Hungary must avoid recession next year and curb inflation to single digits by the end of 2023, Prime Minister Viktor Orbán said on Wednesday, adding that surging inflation put “huge pressure” on the central bank’s governor.
Hungary’s nationalist leader is facing his biggest challenge since coming to power in 2010 as the economy slows, the central bank’s interest rates are at the highest in the European Union, and annual inflation is projected to pick up to 26%-27% in the coming months.
A surging energy bill, which jumped to €17 billion in 2022, is putting pressure on the country’s finances.
National Bank of Hungary Governor György Matolcsy is an ally of Orbán but earlier this month he criticised the government’s price caps imposed on fuels, basic foodstuffs and mortgages, saying they increased inflationary pressures as the limits had prompted retailers to raise the prices of other, non-capped-price products.
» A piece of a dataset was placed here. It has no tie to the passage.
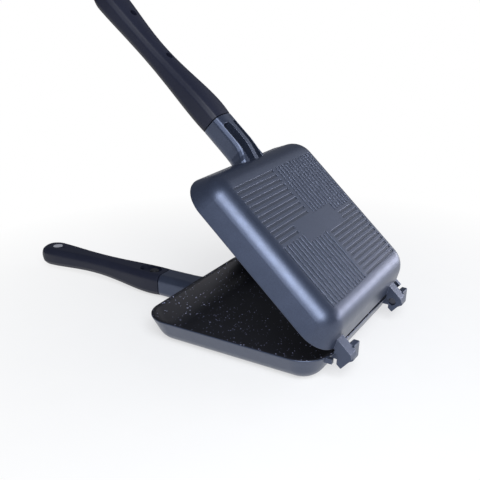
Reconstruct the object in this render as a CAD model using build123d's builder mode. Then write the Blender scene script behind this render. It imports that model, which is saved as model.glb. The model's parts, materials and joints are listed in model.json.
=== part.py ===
from build123d import *
import os
from math import radians, tan

# Stovetop sandwich toaster: two equal cast halves, hinged at one end, a handle on each.
# The lower half lies flat, its base centre is the origin and its handle runs towards -X.
# The upper half is the same half turned over about the handle's line and swung open.

# Driving dimensions of the pan, in millimetres
pan_length = 143.9
pan_width = 150.0
pan_depth = 20.6
corner_radius = 22.0
wall_draft = 27.0
edge_radius = 16.0
wall = 3.0
floor = 3.2
cavity_draft = 25.0
cavity_edge_radius = 10.0
rim_round = 0.7

# Cutters run this far past the solid that they cut
overrun = 40.0

# The hinge: its axis lies just above the rim and outside the wall
half_gap = 0.15
hinge_out = 6.5
open_angle = 42.5
outer_lug = (48.1, 56.6)
inner_lug = (39.3, 47.8)
pin_diameter = 5.8
pin_play = 0.05
pin_seat_depth = 6.5
pin_reach = 7.0
nub = (57.1, 60.1)
nub_out = 2.0
nub_root = 6.0
nub_span = (1.0, 4.6)
pin_edge = 0.5

# A lug's outline about the hinge axis: x outwards from the pan, y up. The notch under the
# axis keeps the lug's root below the rim, so the other half closes flat on it
lug_outline = (
    (-12.0, 7.3), (2.5, 7.2), (5.4, 5.4), (5.8, -5.8), (1.8, -5.9), (-2.0, -1.4),
    (-5.5, -1.3), (-6.0, 0.4), (-12.0, 0.4),
)
lug_round = 0.6

# Grooves in the flat outer face, in four fields about a bare middle
groove_width = 2.1
groove_depth = 0.55
groove_corner = 0.6
groove_centre = 0.5
field_length = 50.1
field_width = 56.3
cross_pitch = 4.2
cross_count = 12
long_pitch = 4.4
long_count = 13
groove_start = 2.4
bare_half_length = 8.0
bare_half_width = 26.7

# The handle is measured as a reach from the hinge axis towards its tip, and as a depth
# from the hinge axis towards the outer face
bracket_end = 181.8
slot_half_rib = 2.0
slot_width = 7.0
slot_round = 2.0
slot_floor = 10.5
slot_end = 175.0
joint_gap = 0.6
joint_edge = 0.3
grip_end = 319.5
grip_skin = 2.2
tip_half_width = 11.6
tip_crown = 16.6
tip_plan_radius = 11.0
tip_side_radius = 9.0
tip_inner_radius = 7.0
tip_crown_run = 15.0
tip_margin = 0.4

# Every section of the handle: the flat inner face rounds over into the sides, and a soft
# ridge lies where each side meets the crowned outer face
bevel_depth = 4.4
shoulder_drop = 5.0
ridge_drop = 1.7
ridge_inset = 2.0
ridge_round = 3.0
inner_round = 5.0

# The grip's sections: reach, half width, crown, half width of the flat inner face
grip_stations = (
    (bracket_end + joint_gap, 11.0, 19.3, 8.3),
    (215.0, 10.5, 18.4, 7.6),
    (250.0, 9.0, 15.6, 6.0),
    (285.0, 10.8, 16.2, 8.0),
    (grip_end, tip_half_width, tip_crown, 9.0),
)

# The steel tongue between casting and grip
tang_start = 160.0
tang_end = 224.0
tang_width = 15.4
tang_round = 1.0
tang_play = 0.1
tang_depths = (5.0, 7.0)
tang_bed_start = 204.0
tang_bed_offset = 8.8
tang_bed_width = 7.0
tang_screw_reach = 169.0
tang_screw_diameter = 3.0
tang_head_diameter = 5.4
tang_head_height = 1.8
tang_socket_radius = 1.4
tang_socket_depth = 1.1

# The release button, its dish and its spring
button_reach = 193.4
button_diameter = 7.4
button_play = 0.08
collar_diameter = 9.0
collar_bottom = 6.9
collar_play = 0.2
button_top = 0.3
button_edge = 0.8
post_diameter = 4.0
post_end = 12.0
dish_reach = 197.0
dish_length = 21.0
dish_width = 13.0
dish_depth = 2.6
spring_radius = 3.0
spring_wire = 0.8
spring_seat = 16.4
spring_turns = 6
spring_play = 0.1
spring_pad_margin = 1.5

# The magnet and the screws that close the grip
magnet_reach = 304.5
magnet_diameter = 9.0
magnet_depth = 3.0
magnet_recess = 0.1
magnet_edge = 0.3
dimple_reach = 297.3
dimple_diameter = 2.6
dimple_depth = 2.0
cover_screw_reaches = (243.0, 286.0)
cover_screw_diameter = 2.6
cover_screw_tip = 1.9
cover_head_diameter = 5.0
cover_head_height = 1.8
cover_head_seat = 8.0
cover_head_play = 0.2
cross_length = 3.2
cross_width = 0.8
cross_depth = 1.0
boss_diameter = 7.6
pocket_spans = ((207.0, 238.0), (248.0, 281.0))
pocket_width = 11.0
pocket_round = 2.0

# Worked out from the dimensions above
hinge_x = pan_length / 2 + hinge_out
hinge_height = pan_depth + half_gap
draft_shift = pan_depth * tan(radians(wall_draft))
wall_reach = hinge_x + pan_length / 2
bracket_start = wall_reach - 17.0

# The bracket's sections, whose crown dips and sides flare as they run into the pan's wall
bracket_stations = (
    (bracket_end, 11.0, 19.3, 8.3),
    (wall_reach + 14.0, 11.0, 19.4, 8.3),
    (wall_reach + 7.0, 11.1, 19.3, 8.4),
    (wall_reach + 2.0, 11.5, 18.6, 8.7),
    (wall_reach - 2.0, 12.7, 17.5, 9.6),
    (wall_reach - 5.0, 14.4, 16.6, 11.0),
    (bracket_start, 16.0, 14.0, 12.4),
)


def handle_plane(reach):
    """A plane across the handle: its x is the part's Y, its y is the depth outwards."""
    return Plane(origin=(hinge_x - reach, 0, hinge_height), x_dir=(0, 1, 0), z_dir=(-1, 0, 0))


def face_plane(depth):
    """A plane along the handle at a depth: its x is the reach, its z points outwards."""
    return Plane(origin=(hinge_x, 0, hinge_height - depth), x_dir=(-1, 0, 0), z_dir=(0, 0, -1))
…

Orbán, who has since had to scrap the fuel price cap amid a shortage of fuel, rejected this criticism but said he “understood” the governor had a tough task.
“A central bank chief for a long time has not been in such a difficult situation as now…as it is the central bank in charge of inflation, it has to guarantee price stability under the law. Obviously it cannot do it alone but it has the lion’s share,” Orbán told a news conference.
He said Matolcsy was “under huge pressure” due to inflation running above 20%.
“On the other hand, the tool the central bank has chosen that it introduced high interest rates in the economy which makes borrowing impossible for businesses, also puts huge pressure on the central bank from the corporate sector.”
“So I understand the central bank governor behaves in an unorthodox manner in public.”
On Tuesday, the National Bank of Hungary left its base rate unchanged at 13% and raised its 2023 inflation forecast to an average at 15% to 19.5%, pledging to maintain tight monetary conditions “for a prolonged period” to curb inflation.
Orbán also said his government, which was re-elected for a fourth consecutive term in April 2022, would maintain an existing system of caps on household energy bills next year and would grant a tax break to women until the age of 30 if they choose to have children.
Budapest will finalise arrangements with the European Union on funding in the coming days, he said, after reaching an agreement this month on the release of suspended funds if Hungary meets all conditions agreed with Brussels amid a rule of law dispute and if it curbs corruption linked to the use of EU funds.
Orbán said Hungary will likely have to pay 17 to 20 billion euros for its energy bill next year and the government would raise the necessary financing in the market.
When asked if going to the International Monetary Fund (IMF) for financing was an option, Orbaá said this amounted to a “sovereignty issue” and Hungary would not go down this path.
Orbán also reiterated his view that entering the ERM-2 was not on the agenda, as joining the euro zone would slow economic growth. Since Orbán came to power in 2010, the forint has lost more than 50% of its value.